The (Running) Troubles, Part 2

An unintentional four-day rest does wonders for your running. At least it did for me tonight: I had the best, longest, and farthest run since returning to Iowa.

As the weather has cooled and my legs have adjusted to the east side’s undulating landscape, my summer running troubles have gone out with the season. Tonight I was a machine — comparatively speaking, of course. My run was nothing like the epic seven-milers I did in the Bolsa Chica housing tract, and pitiful compared to what the former cross-country runners do around here, but it gives me a warm fuzzy feeling to know I am on the right track after starting from scratch.

Speaking of track, more work is being done at Bates Field where I have not only been enjoying high school football but running on the track. I have used the track to ease into running IC’s hilly east side, alternating runs there and in the Friendship area between First and Court, a place I like to call Little Cedar Rapids. (The single family style homes, circa 1960, remind me a lot of Cedar Rapids. Plus, there are a lot of Branstad, Grassley, and Miller-Meeks signs peppering the front lawns, very reminiscent of the City of Five Smells’ slightly conservative lean.) However, the track’s top layer — its distinctive red running surface with lane demarcations — has been shaved off. Why? Probably for resurfacing. The former surface was 10 years old and there was substantial wear to the inside lanes along the main stand straightaway. While heading to Little Cedar Rapids tonight, I passed Bates and noticed the freshly shorn course; it was a denuded asphalt foundation. Though I saw a woman walking on it later, I thought it better to stay off.

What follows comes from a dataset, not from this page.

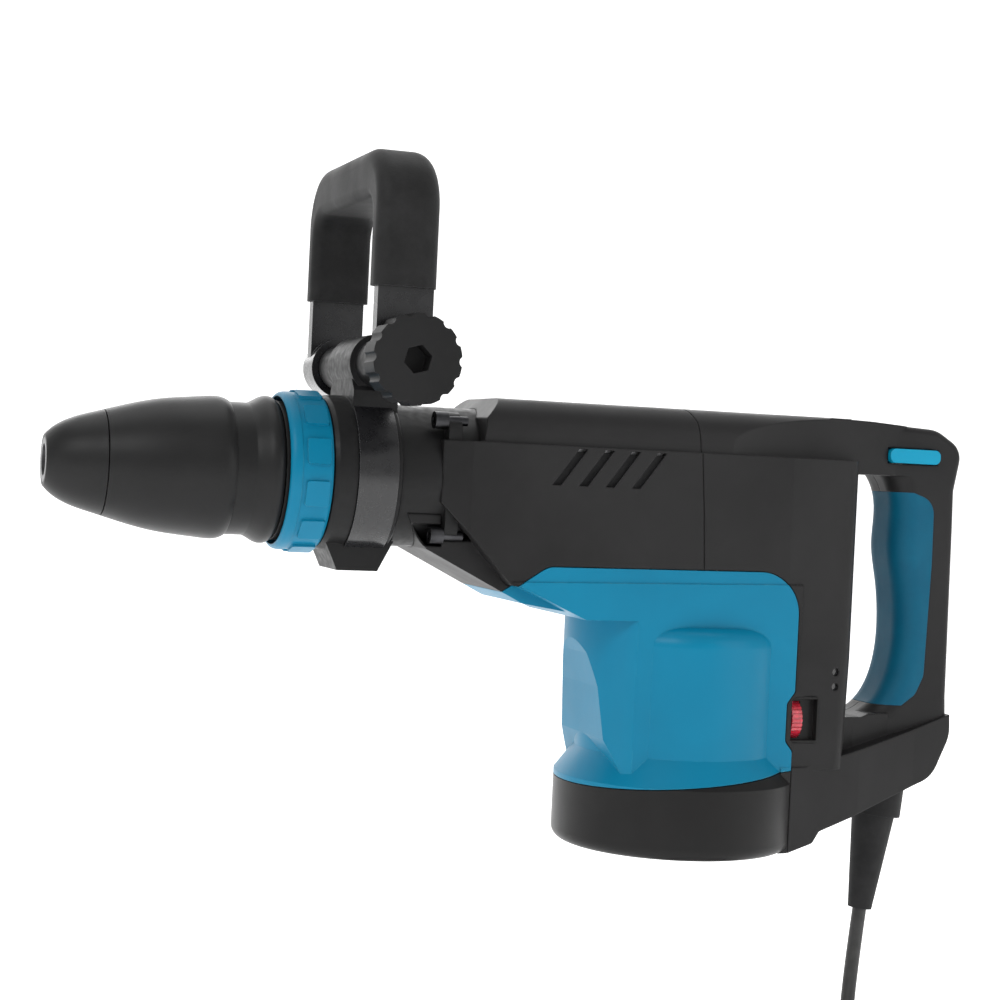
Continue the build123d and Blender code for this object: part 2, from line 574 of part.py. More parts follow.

Slowly and surely I am adding time and distance. When I decided to start over again, I was running eight three-minute stretches separated by one-minute walks. Tonight I ran 13 three-minute stretches for the first time. In a week or so I plan to start running 10 four-minute stretches, introducing my first time increase.

Running longer means I am also running farther. I have tried my best to stay within Little Cedar Rapids, especially on the leveler streets, but today I decided to tackle the hill leading to Peterson at the ends of Arbor and Shamrock. I shredded each, proving once again that it is truly mind over matter; any hill his conquerable. At least with an adequate amount of rest. We’ll see how well I run them on Wednesday.

Though my summer running troubles are behind me, late-autumn and winter running troubles are just around the corner. Tonight I kept an eye out for places that will become dangerous with a layer of ice or snow. Snow is not so much of a big deal, but ice is what worries me. Covered in ice, any sidewalk or street is a hazard. Winter running is not out of the question — I often saw runners, bundled up, pass my parents’ place during my holiday visits — but there must be a trick to maintaining a routine through the frigid doldrums of January and February. The last thing I want is to trip and fall on the ice and be incapacitated in a strange neighborhood or on the outskirts of town. Note to self: take your cell phone when running.